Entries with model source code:
• • • • • • •
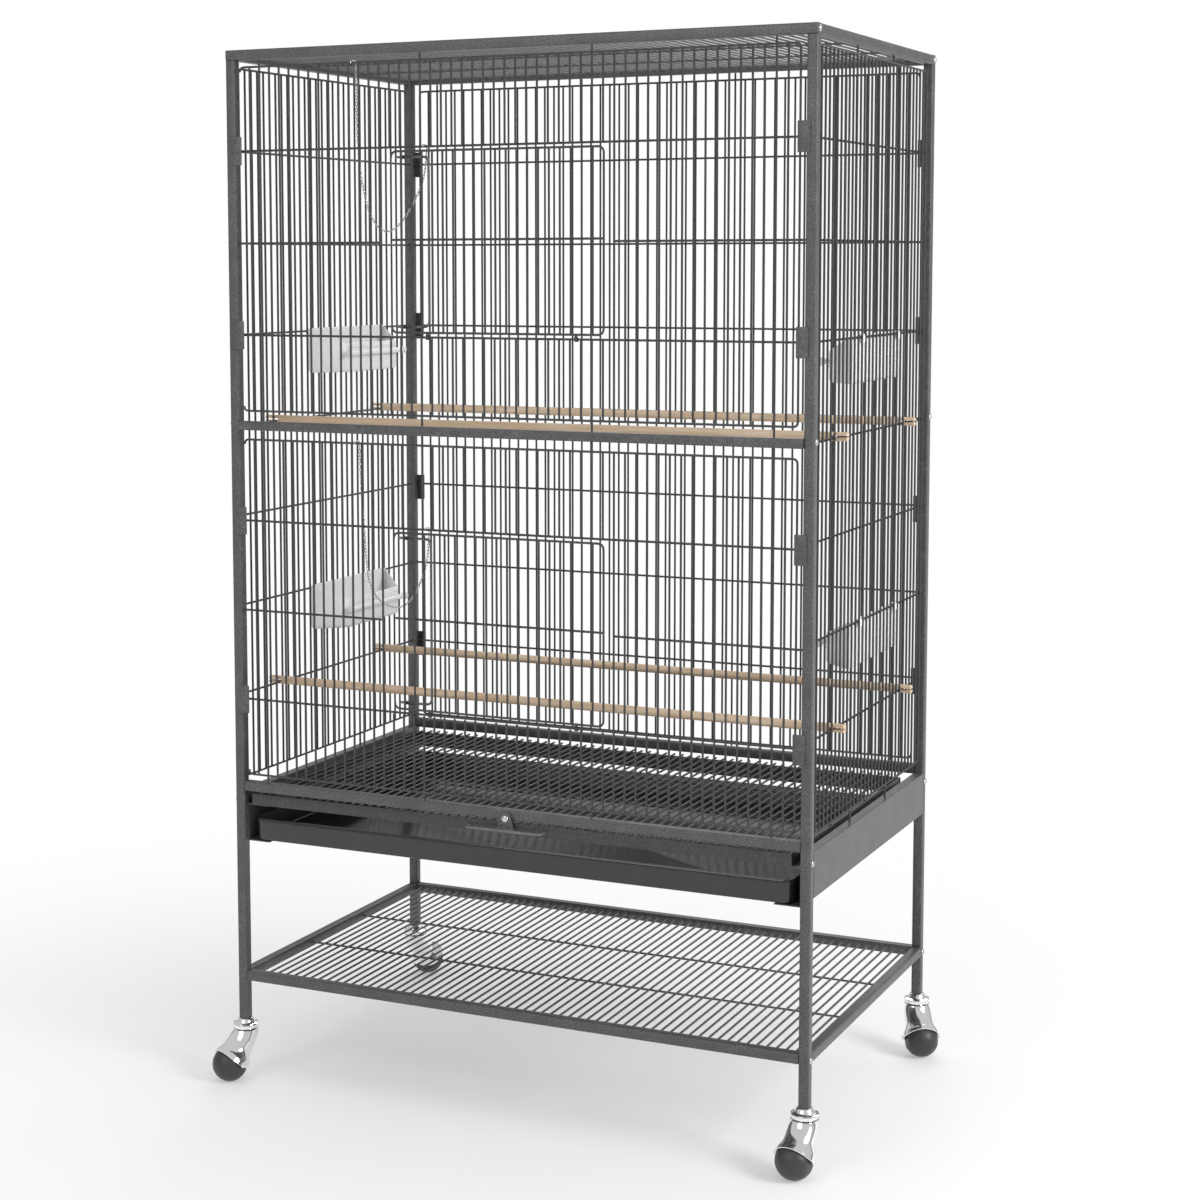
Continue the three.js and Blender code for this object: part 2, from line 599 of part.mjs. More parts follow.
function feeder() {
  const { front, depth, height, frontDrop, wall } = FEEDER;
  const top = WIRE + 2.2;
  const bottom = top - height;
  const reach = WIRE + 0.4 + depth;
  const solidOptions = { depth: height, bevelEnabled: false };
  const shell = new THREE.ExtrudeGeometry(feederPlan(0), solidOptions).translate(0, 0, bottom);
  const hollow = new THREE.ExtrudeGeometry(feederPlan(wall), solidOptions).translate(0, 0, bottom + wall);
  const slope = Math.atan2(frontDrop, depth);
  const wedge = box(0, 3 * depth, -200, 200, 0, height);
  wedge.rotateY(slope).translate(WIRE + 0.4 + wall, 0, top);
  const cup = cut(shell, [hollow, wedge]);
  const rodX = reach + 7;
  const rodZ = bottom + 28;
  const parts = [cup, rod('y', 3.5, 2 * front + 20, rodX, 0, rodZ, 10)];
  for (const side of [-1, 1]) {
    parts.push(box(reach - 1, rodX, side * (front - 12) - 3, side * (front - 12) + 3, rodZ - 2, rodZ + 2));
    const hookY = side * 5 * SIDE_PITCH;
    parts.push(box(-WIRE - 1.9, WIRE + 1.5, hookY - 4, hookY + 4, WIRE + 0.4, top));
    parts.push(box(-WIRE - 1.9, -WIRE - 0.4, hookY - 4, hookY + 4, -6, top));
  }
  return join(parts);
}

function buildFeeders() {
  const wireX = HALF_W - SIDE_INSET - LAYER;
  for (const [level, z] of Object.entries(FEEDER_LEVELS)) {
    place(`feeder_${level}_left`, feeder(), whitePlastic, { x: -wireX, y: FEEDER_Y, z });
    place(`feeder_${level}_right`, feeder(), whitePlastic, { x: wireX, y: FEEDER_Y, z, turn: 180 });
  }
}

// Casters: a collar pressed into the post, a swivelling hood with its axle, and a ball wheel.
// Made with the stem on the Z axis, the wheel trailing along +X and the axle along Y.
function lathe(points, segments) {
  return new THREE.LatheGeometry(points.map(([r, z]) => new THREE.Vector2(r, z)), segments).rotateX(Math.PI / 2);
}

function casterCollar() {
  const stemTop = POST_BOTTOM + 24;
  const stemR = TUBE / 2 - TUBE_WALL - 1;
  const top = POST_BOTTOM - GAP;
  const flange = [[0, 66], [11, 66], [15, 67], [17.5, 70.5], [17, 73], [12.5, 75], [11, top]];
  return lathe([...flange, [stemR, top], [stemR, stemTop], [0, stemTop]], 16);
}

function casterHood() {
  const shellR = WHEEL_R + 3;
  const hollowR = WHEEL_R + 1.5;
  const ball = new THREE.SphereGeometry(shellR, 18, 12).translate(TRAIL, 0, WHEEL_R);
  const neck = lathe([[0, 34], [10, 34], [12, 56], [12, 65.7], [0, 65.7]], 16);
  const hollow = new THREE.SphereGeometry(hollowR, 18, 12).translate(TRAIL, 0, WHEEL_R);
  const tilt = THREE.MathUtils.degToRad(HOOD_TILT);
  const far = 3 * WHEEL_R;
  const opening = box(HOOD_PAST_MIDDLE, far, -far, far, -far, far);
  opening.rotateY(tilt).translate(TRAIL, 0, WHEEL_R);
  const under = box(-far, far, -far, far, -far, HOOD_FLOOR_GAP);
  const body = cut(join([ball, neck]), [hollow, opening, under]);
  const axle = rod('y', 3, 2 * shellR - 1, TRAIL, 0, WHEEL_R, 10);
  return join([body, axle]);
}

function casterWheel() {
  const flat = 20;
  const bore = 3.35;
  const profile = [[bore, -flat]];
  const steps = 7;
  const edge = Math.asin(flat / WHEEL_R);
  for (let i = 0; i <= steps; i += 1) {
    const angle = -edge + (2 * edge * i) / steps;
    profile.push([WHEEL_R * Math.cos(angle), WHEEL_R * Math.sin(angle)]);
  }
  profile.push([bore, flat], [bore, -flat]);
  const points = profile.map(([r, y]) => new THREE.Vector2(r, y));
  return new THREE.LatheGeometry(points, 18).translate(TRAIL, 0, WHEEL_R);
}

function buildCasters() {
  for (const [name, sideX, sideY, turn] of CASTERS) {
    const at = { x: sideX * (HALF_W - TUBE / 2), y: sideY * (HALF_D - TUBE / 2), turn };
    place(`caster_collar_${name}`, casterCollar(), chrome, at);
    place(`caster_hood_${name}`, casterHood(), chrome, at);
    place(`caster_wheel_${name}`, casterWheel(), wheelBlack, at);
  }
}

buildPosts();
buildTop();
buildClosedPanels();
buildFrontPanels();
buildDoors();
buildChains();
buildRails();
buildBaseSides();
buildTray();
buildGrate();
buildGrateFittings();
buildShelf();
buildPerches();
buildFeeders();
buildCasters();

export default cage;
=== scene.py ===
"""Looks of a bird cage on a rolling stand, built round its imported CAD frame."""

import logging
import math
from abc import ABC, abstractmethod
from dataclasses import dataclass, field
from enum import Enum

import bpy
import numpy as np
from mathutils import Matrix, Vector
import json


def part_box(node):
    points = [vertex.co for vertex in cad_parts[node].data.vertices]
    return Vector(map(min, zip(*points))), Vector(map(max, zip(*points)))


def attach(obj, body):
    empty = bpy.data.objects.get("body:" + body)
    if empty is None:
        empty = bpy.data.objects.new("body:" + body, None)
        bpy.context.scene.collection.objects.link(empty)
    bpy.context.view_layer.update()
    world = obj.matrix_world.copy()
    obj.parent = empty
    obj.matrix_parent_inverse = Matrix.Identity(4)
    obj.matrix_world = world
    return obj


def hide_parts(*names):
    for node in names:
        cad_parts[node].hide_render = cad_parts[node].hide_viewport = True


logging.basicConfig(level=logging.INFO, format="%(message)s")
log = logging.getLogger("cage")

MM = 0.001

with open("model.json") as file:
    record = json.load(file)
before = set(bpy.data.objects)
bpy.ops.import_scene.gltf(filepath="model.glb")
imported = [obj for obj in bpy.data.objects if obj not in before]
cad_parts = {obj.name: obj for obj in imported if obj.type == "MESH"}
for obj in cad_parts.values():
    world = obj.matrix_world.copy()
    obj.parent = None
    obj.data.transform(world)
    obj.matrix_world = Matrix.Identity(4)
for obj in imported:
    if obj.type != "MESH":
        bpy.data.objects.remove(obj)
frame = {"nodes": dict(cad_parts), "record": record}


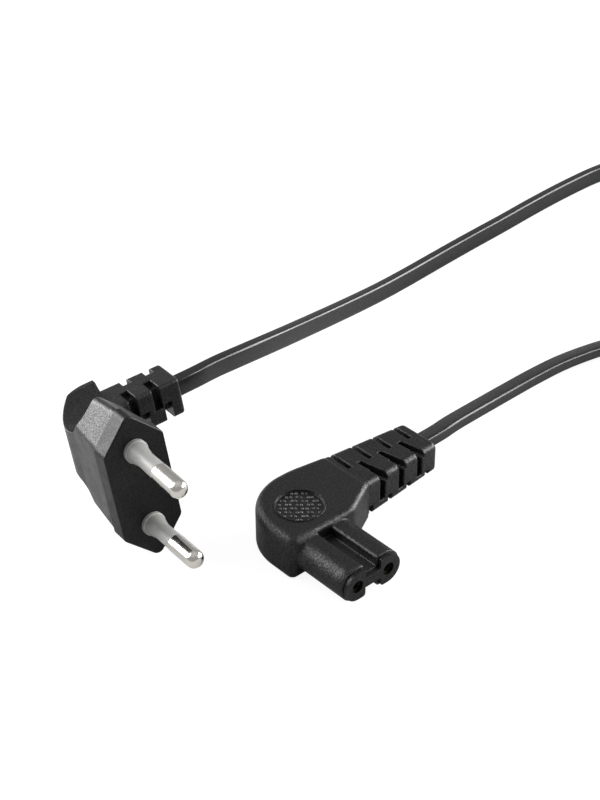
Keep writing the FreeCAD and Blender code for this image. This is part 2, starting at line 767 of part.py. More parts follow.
• • • • • • •
DIRECTION. The line containing "buildPosts();" opens the part, and the line containing "import json" closes it. Output that part exactly, with both, and only that.

TASK ANSWER.
buildPosts();
buildTop();
buildClosedPanels();
buildFrontPanels();
buildDoors();
buildChains();
buildRails();
buildBaseSides();
buildTray();
buildGrate();
buildGrateFittings();
buildShelf();
buildPerches();
buildFeeders();
buildCasters();

export default cage;
=== scene.py ===
"""Looks of a bird cage on a rolling stand, built round its imported CAD frame."""

import logging
import math
from abc import ABC, abstractmethod
from dataclasses import dataclass, field
from enum import Enum

import bpy
import numpy as np
from mathutils import Matrix, Vector
import json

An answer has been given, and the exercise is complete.